— START OF GIVEN MATERIAL —

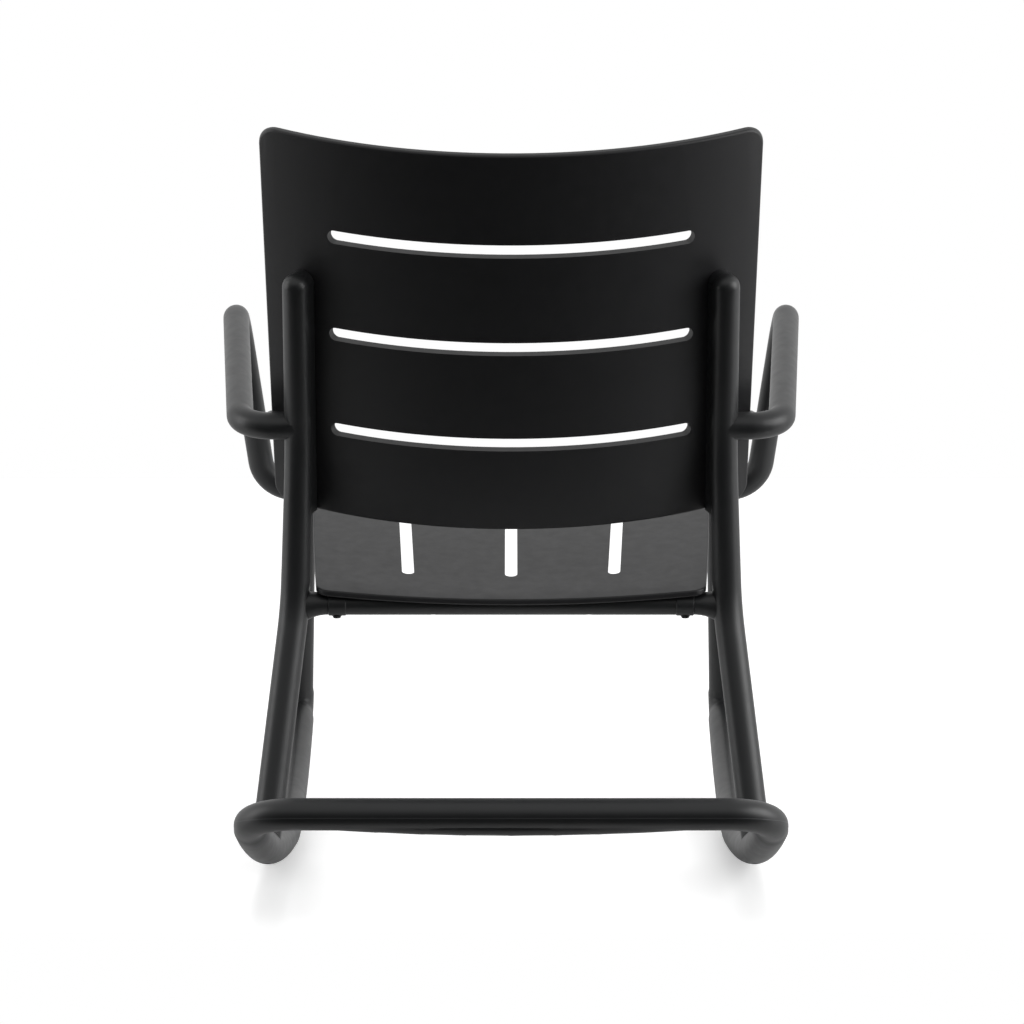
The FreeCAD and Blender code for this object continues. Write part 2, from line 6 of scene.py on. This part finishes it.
# %% Load the frame
import bpy
import json
import math
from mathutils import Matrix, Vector

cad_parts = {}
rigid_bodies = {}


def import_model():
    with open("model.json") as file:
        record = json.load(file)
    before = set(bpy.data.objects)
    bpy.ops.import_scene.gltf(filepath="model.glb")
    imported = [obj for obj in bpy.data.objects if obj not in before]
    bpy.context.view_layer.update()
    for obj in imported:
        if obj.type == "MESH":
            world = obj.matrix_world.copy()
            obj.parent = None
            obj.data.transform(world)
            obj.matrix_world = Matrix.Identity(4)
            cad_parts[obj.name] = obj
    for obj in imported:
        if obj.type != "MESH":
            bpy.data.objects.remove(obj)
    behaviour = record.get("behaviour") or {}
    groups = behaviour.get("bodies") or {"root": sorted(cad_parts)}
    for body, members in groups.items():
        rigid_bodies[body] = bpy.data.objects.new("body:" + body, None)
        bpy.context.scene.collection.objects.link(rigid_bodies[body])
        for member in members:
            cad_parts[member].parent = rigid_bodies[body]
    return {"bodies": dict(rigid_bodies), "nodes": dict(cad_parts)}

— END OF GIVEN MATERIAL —

§ THE TASK:
Across the data, tally the lines containing "from" and give back the number alone.

§ COMPLETED EXERCISE:
2